The hedging strategy doesn’t work for everybody. For fourth quarter 2008, United recorded $370 million in cash losses on fuel hedges that settled in the quarter. The company had a fourth quarter loss of $1.3 billion, including the fuel charges. In an e-mail to employees, United’s chief executive officer Glenn Tilton said, “The combined effect of high fuel prices in the first half of the year and hedge contracts in the second half drove a $2.9 billion increase in our expenses compared to 2007 fuel prices, masking improvements in every other area of our business.” Tilton, a former oil executive with Chevron-Texaco, came to United in 2002.

“The weakest airline now in Denver is probably United,” Boyd said. “They have no airplanes on order, no fleet plan, no long-term strategy.” Ted, United’s discount product, ceased operations earlier this year. United is reconfiguring the 56 A320s in Ted’s fleet, adding first-class seats. In January, the airline announced an additional 1,000 layoffs, then announced it would enter a partnership with Aer Lingus to fly from Washington Dulles to Madrid, starting in 2010. Boyd said United is likely looking for a merger partner, “but no one wants to merge with them.”

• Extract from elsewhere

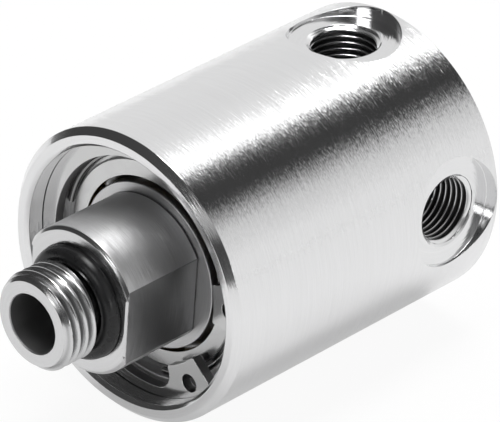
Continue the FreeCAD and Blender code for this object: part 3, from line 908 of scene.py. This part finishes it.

Meanwhile, Southwest is growing. When it returned to Denver in January 2006 after a 20-year absence, the airline flew 13 daily nonstop flights. In January 2009 it had 115 daily nonstop flights. It doesn’t plan to continue the growth this year. “We will probably reduce capacity by 4 percent, which is a bit of a departure,” Mainz said. Although passengers complain about the non-reserved seating policy, Southwest is still strong. “They have the cash, the aircraft, the employees, and they have everything it takes to pretty much gain control of most markets in the country,” said Schenk, the airline consultant.

Mainz says Southwest plans to continue its “Want to get away?” ads to attract leisure travelers, and the “No Hidden Fees” ads to attract business travelers. The airline is testing Wi-Fi equipment for passengers who want in-flight Internet access. United offers no specifics about its Denver plans. “Denver continues to be an important hub to United, and we look forward to remaining a part of the community here,” spokesman Jeff Kovick said.

As for the rest of Denver aviation, DIA is still talking about its Ascent to Asia campaign, its ongoing effort to attract air service to Japan, China or Korea. “We have been talking to a number of different Asian airlines for a number of years,” Cannon says. “Air service doesn’t happen overnight.” He says there are still plans to build a hotel and expand Concourse C, but those plans are on hold.

Frontier hopes to emerge from bankruptcy soon. “The process now depends on attracting an equity partner or plan sponsor for our exit,” Young says. “The sooner we can attract an investor, the sooner we can start the process of going through the bankruptcy court process for emerging.”